Many upgrades work by lowering peak temperatures and smoothing delivery. Heat pumps, hybrid systems, modern boilers with weather compensation, and smart zoning all aim for steadier indoor conditions. That steadiness can feel underwhelming if you expect the old “blast of heat” effect.

There’s also a psychological trap: when people know money has been spent, they watch the system more closely. Every click, every delay, every lukewarm radiator becomes evidence. The same occupant who tolerated a chilly back bedroom for years may now report it on day three.

The mismatch: “hot surfaces” versus “warm rooms”

Occupants often judge performance by touch. A radiator that used to hit 70°C and now sits at 40–50°C can feel “broken” even if the room reaches 20°C, just more gradually. If you do not explain that shift before handover, the first complaint is almost pre-written.

The adjustment period is partly physics, partly people

Yes, the building needs time. New control strategies need tuning. Air works its way out of pipework, TRVs settle, and heat emitters reveal where the house is draughtier than assumed. But the bigger reset is behavioural: people must re-learn how to run the home.

If an upgrade introduces zoning, for example, a hallway thermostat no longer “represents” the whole house. If the system relies on continuous low-level heating, turning it on for one hour in the morning (because that used to work) can leave the home feeling cold all day.

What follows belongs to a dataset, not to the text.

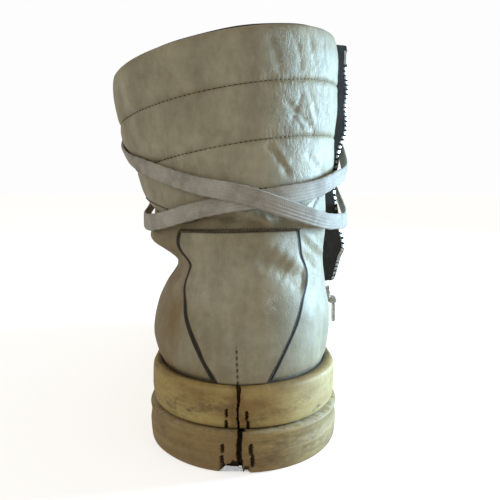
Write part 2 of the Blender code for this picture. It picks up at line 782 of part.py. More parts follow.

What often needs commissioning, not confrontation

Early complaints are frequently resolved by methodical checks rather than dramatic interventions.

  1. Verify flow temperature strategy (and explain it to occupants).
  2. Balance emitters and confirm valves are operating correctly.
  3. Check sensor locations, schedules and deadbands in controls.
  4. Bleed air where needed and confirm pump settings.
  5. Confirm hot water priority settings aren’t starving space heating at peak times.

The best fixes look boring on paper. That’s why they’re missed when everyone is stressed.

The hidden culprit: expectations set at install, not in winter

A system installed in spring can “pass” because nobody is truly cold. Then the first proper cold snap arrives, and the gap between design intent and lived experience becomes obvious. By then, the homeowner’s story is already formed: we upgraded, and it got worse.

It helps to say the quiet part out loud: an upgrade is not a magic switch. It is a change in how comfort is produced. If you prepare people for a learning curve, you turn complaints into feedback.

The best time to prevent a complaint is before anyone has lived one cold evening with the new system.

A simple pre-handover script that reduces call-backs

  • What will feel different (radiator temperature, warm-up time, control behaviour).
  • What “normal” looks like in week one (minor noises, gradual heat, small tweaks).
  • What to do before calling (check schedules, leave it steady for 24 hours, note room temps).
  • When to call immediately (pressure drops, error codes, no hot water, leaks).

It’s not marketing. It’s literacy.

What good looks like after settling

After the adjustment period, the pattern usually flips. Homes become more consistent, bills stabilise, and comfort stops requiring constant fiddling. The complaints dry up because the system becomes legible: people know what it’s doing and why.

A useful test is not “are the radiators hot?” but “does each room hold its target temperature without drama?” That’s the promise heating upgrades are meant to keep-and they often do, once the household catches up to the new normal.

Quick checklist: you’re past the rough patch when…

  • Rooms reach setpoints reliably across a typical day.
  • Schedules match real occupancy (not last year’s routine).
  • Temperature swings are smaller, not bigger.
  • Hot water performance is predictable.
  • Occupants stop touching controls out of habit.

If you’re still not there, treat it as commissioning work, not regret. The early complaints are usually the start of optimisation, not evidence the upgrade was a mistake.

FAQ:

  • Why does my upgraded system feel weaker than the old one? Many modern setups deliver heat more steadily at lower temperatures, so you lose the “hot radiator” sensation even when the room ends up warm.
  • How long is a normal adjustment period? Often one to three weeks, depending on weather, control complexity, and how quickly the system is balanced and tuned.
  • Should I keep turning it up to make it respond faster? Usually no. Big setpoint jumps can cause overshoot, short cycling, or confusion with smart controls; steady settings tend to work better with low-temperature systems.
  • What’s one thing that prevents most early complaints? A clear handover that explains what will feel different and what “normal” looks like, plus a scheduled follow-up to tweak settings once the home has been lived in.